By 1986, the Islamic government had moved Souri to what was arguably an even more important job, as chairman and managing director of NITC, then a subsidiary of the state-owned National Iranian Oil Company (NIOC). That was during the 1984-1988 Iran-Iraq tanker war, in which Iran’s tanker fleet operated in close coordination with both Iran’s regular navy and the IRGC’s parallel navy — which was then developing the kind of speedboat guerrilla tactics Iran uses today to harass U.S. naval ships in the Gulf.

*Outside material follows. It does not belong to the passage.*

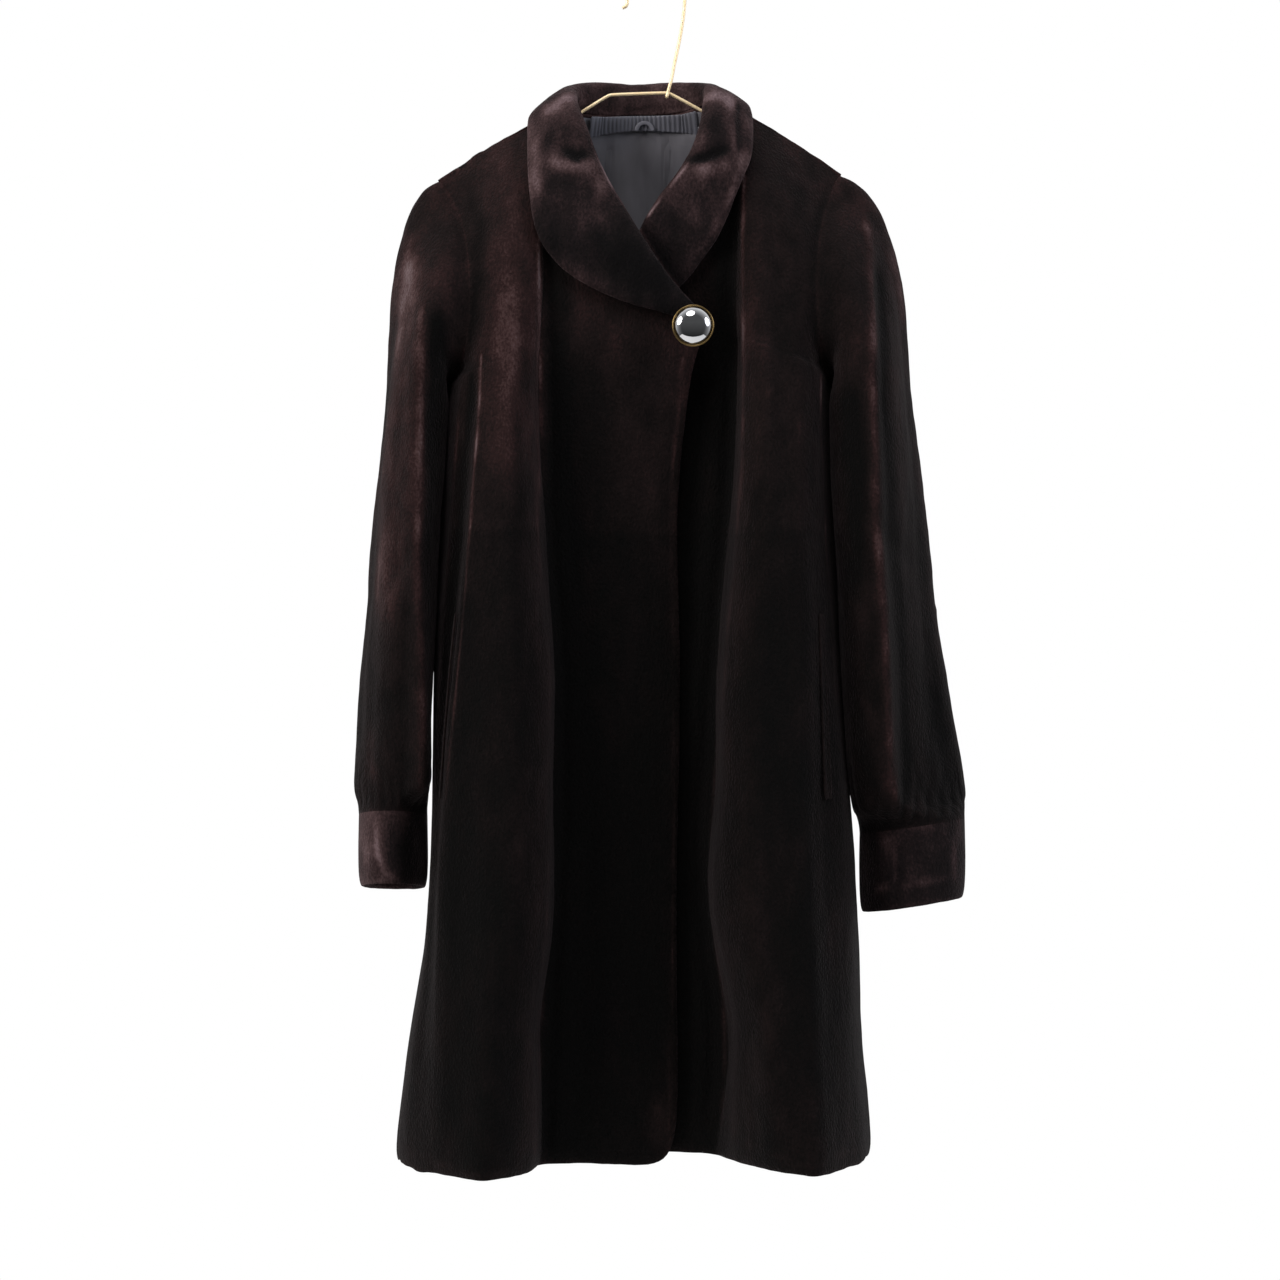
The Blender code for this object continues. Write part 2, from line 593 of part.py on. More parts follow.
def sheet(name, material, faces_out, faces_in, ring=False):
    """A closed sheet between two grids of points, open or round a ring."""
    bm = bmesh.new()
    grids = []
    for grid in (faces_out, faces_in):
        grids.append([[bm.verts.new(p * MM) for p in row] for row in grid])
    top, under = grids
    rows, columns = len(top), len(top[0])
    round_again = columns if ring else columns - 1
    for j in range(rows - 1):
        for i in range(round_again):
            k = (i + 1) % columns
            bm.faces.new((top[j][i], top[j][k], top[j + 1][k], top[j + 1][i]))
            bm.faces.new((under[j][i], under[j + 1][i], under[j + 1][k], under[j][k]))
    for i in range(round_again):
        k = (i + 1) % columns
        for j in (0, rows - 1):
            bm.faces.new((top[j][i], under[j][i], under[j][k], top[j][k]))
    if not ring:
        for j in range(rows - 1):
            for i in (0, columns - 1):
                bm.faces.new((top[j][i], top[j + 1][i], under[j + 1][i], under[j][i]))
    bmesh.ops.recalc_face_normals(bm, faces=bm.faces)
    if bm.calc_volume(signed=True) < 0:
        bmesh.ops.reverse_faces(bm, faces=bm.faces)
    mesh = bpy.data.meshes.new(name)
    bm.to_mesh(mesh)
    bm.free()
    return add_object(name, mesh, material)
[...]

In 2000, Iran’s government “privatized” the NITC, transferring its ownership from the state oil company, NIOC, to a number of Iranian pension funds. Congressional investigators might want to explore the extent to which that arrangement actually qualifies as a private sector deal. In a 2008 confidential U.S. diplomatic cable released last year by WikiLeaks, an American official writing about NITC noted that “67% of the company’s equity is controlled by the Iranian state employee and oil industry employee retirement funds.”

Souri stayed on as head of NITC, resigning a directorship he had held for years on the NIOC board. But under his chairmanship, the NITC board has looked a lot like a NIOC alumni club. Two of the other six directors listed on the NITC web site are former senior officials of NIOC. A third is a former official of the London office of a Tehran-based entity called Kala Naft, which the U.S. government identified in 2010 as wholly owned by NIOC. Last year, when NITC was less shy about its relationship with state-owned NIOC, its web site included a list of its “missions.” Among them were: “Providing marine services to NIOC oil rigs and offshore platforms…Hire of required vessels to International Markets for NIOC…Chartering new vessels on behalf of NIOC affiliated companies.”

NIOC itself, which U.S. lawmakers have also been considering as a sanctions target, is supervised by Iran’s Ministry of Petroleum. Since last summer, the man heading that ministry has been Rostam Qasemi, an IRGC general. Qasemi was blacklisted in 2010 by both the U.S. Treasury and the European Union for serving as head of a huge IRGC business conglomerate, Khatam al-Anbiya.

Then there’s the issue of banking. In an interview last January with Bloomberg news service, NITC’s area manager in the United Arab Emirates, Rahmat Ghareh, mentioned that in the UAE, NITC for its financial transactions was using a branch of Iran’s Bank Saderat. That might be of interest to U.S. lawmakers, because in 2007 the U.S, government blacklisted Bank Saderat “for providing services to terrorist organizations, including Hezbollah.”

If, as reported, former transportation minister Behbahani is now taking the NIOC helm, is this picture likely to improve? Behbahani is a longtime ally of Ahmadinejad, and by some accounts served years ago as Ahmadinejad’s thesis adviser. In 2009, following the Iranian government’s brutal crackdown on demonstrators protesting Ahmadinejad’s rigged reelection, Ahmadinejad appointed Behbahani as transportation minister. On Behbahani’s watch, the transportation ministry awarded a road-building contract worth billions to the IRGC’s Khatam al-Anbiya, the same outfit that has been headed by current oil minister Qasemi.

A year ago, Iran’s parliament impeached Behbahani as transportation minister, amid charges of inefficiency, and following major airplane and train accidents on his watch. Ahmadinejad denounced the impeachment as “illegal,” and made Behbahani his transportation adviser. In that role, Behbahani accompanied Ahmadinejad on a trip this January to see Iran’s pals in Nicaragua, Ecuador, Cuba and Venezuela – an excursion that Rep. Ileana Ros-Lehtinen dubbed a “Tour of Tyrants.”

Is there anything in all this that might warrant sanctions on NITC? Maybe lawmakers can take their pick.